What mistakes should you avoid when picking a cyberpunk typeface?

  1. Choosing style over legibility. If people can't read your font at 14px, it's not a good UI font no matter how cool it looks.
  2. Ignoring font weight variety. A single-weight font limits your design system. Look for typefaces with at least Regular and Bold.
  3. Using too many display fonts at once. One cyberpunk typeface per project is usually enough. Two competing display fonts create visual noise.
  4. Skipping contrast testing. Cyberpunk fonts often have thin strokes. Test them against your background colors especially dark mode.
  5. Forgetting mobile. That wide, angular font that looks amazing on a desktop monitor might feel cramped or illegible on a phone screen.

How do you pair a cyberpunk typeface with other fonts?

The strongest cyberpunk brand systems use contrast. Pair your angular display font with something calmer for body text. Here are combinations that work:

  • Orbitron + Inter Wide futuristic headlines with a clean, neutral body font.
  • Oxanium + IBM Plex Sans Slightly softer futuristic feel paired with a humanist workhorse.
  • Share Tech Mono + Space Grotesk Monospaced terminal energy for headers with a geometric sans for paragraphs.
  • Electrolize + Source Sans Pro Industrial sharpness on top, readable simplicity below.

For science fiction projects that extend beyond startup branding book covers, game UI, or world-building assets you'll find additional typeface ideas in our sci-fi book cover font collection.

Does a cyberpunk typeface actually help your startup's brand?

It depends on your audience and product.
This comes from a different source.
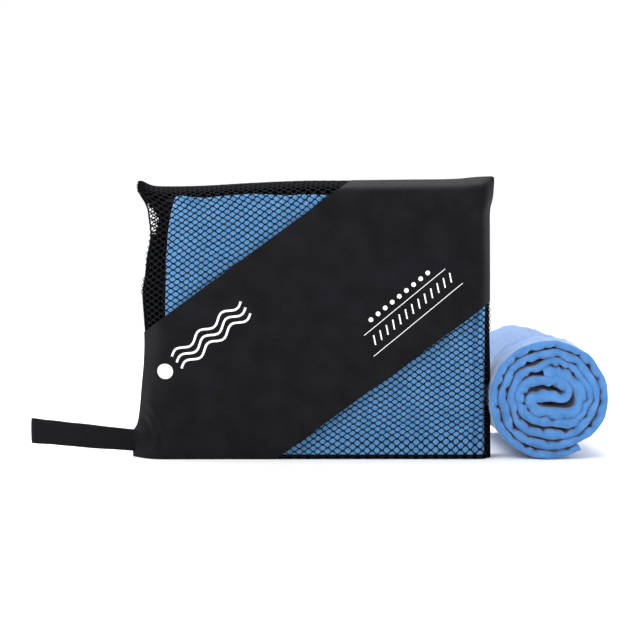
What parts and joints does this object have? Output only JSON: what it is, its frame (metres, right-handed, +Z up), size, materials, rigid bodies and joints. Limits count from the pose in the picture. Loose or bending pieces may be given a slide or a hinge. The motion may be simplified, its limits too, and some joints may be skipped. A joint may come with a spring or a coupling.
{
  "type": "quick-dry travel towel set",
  "caption": "Quick-dry towel folded inside a zipped net-and-nylon travel pouch with a webbing wrist loop, and a matching towel rolled up beside it.",
  "frame": {"origin": "on the floor, at the middle of the pouch's underside", "axes": "+X to the right along the pouch's width, towards the rolled towel; +Y from the pouch's front to its back; +Z up"},
  "size_m": [0.3987, 0.175, 0.1888],
  "materials": {
    "net": "black knitted polyester net",
    "nylon": "black woven nylon with a low sheen",
    "binding": "black bias tape",
    "zip_tape": "black woven polyester tape",
    "zip_teeth": "black moulded plastic",
    "slider_metal": "black enamelled zinc",
    "webbing": "black ribbed webbing",
    "thread": "black thread",
    "folded_microfibre": "blue suede microfibre",
    "rolled_microfibre": "blue suede microfibre"
  },
  "bodies": {
    "pouch": {"front_mesh_upper": "net", "front_mesh_lower": "net", "flap_mesh": "net", "mouth_corner_left": "net", "front_band": "nylon", "back_panel": "nylon", "bottom_panel": "nylon", "flap_nylon": "nylon", "mouth_corner_right": "nylon", "left_seam_binding": "binding", "right_seam_binding": "binding", "zip_tape_lower": "zip_tape", "zip_tape_upper": "zip_tape", "zip_teeth_lower": "zip_teeth", "zip_teeth_upper": "zip_teeth", "zip_stop_closed": "zip_teeth", "zip_stop_open": "zip_teeth", "loop_root": "webbing", "loop_bar_tack": "thread"},
    "zip_slider": {"slider_body": "slider_metal", "slider_bridge": "slider_metal"},
    "pull_tab": {"pull_tab": "slider_metal"},
    "wrist_loop": {"wrist_loop": "webbing"},
    "folded_towel": {"folded_towel": "folded_microfibre"},
    "rolled_towel": {"rolled_towel": "rolled_microfibre"}
  },
  "joints": [
    {"name": "zip_slide", "type": "slide", "parent": "pouch", "child": "zip_slider", "axis": [-1, 0, 0], "range_m": [0, 0.203], "deforming": ["zip_teeth_lower", "zip_teeth_upper"]},
    {"name": "pull_tab_swing", "type": "hinge", "parent": "zip_slider", "child": "pull_tab", "pos_m": [0.107, 0.02165, 0.178], "axis": [0, 0, -1], "range_deg": [0, 175]},
    {"name": "loop_swing", "type": "hinge", "parent": "pouch", "child": "wrist_loop", "pos_m": [-0.1235, 0, 0], "axis": [0, 0, 1], "range_deg": [-75, 75]},
    {"name": "towel_pull", "type": "slide", "parent": "pouch", "child": "folded_towel", "axis": [0, 0, 1], "range_m": [0, 0.19], "deforming": ["flap_mesh", "flap_nylon", "zip_tape_upper", "zip_teeth_upper"]},
    {"name": "roll_slide", "type": "slide", "parent": "pouch", "child": "rolled_towel", "axis": [1, 0, 0], "range_m": [0, 0.15]}
  ]
}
A cybersecurity firm, a hardware startup, or a developer tool built around APIs will likely connect with this aesthetic. A B2B accounting platform probably won't.

The real test is alignment. Does the font match how your product works, how your team talks, and what your users expect? A typeface should reinforce your identity, not create a mismatch between how you look and what you deliver.

If your product is technical, your team is small, and your audience is made up of developers, engineers, or power users a cyberpunk typeface can make your brand memorable without a massive design budget. That's a genuine advantage when you're competing against well-funded incumbents.

Next steps checklist

  • Define your brand personality. Write three adjectives that describe your startup's vibe. If "futuristic," "bold," or "edgy" appears, cyberpunk typefaces are worth exploring.
  • Pick one display font. Test Orbitron, Oxanium, or Michroma against your logo concept.
  • Choose a body font. Pair it with something neutral and highly readable for all other text.
  • Test at every size. Check your chosen display font at headline size, button size, and the smallest size you'll use it.
  • Verify licensing. Confirm the font's license covers your intended use web, app, print, and embedded devices.
  • Build a mini style guide. Document your font choices, weights, sizes, and pairing rules before handing them off to developers or designers.
  • Get feedback from your target users. Show your branding to five people who match your audience. If they describe your brand the way you intended, you've found the right typeface.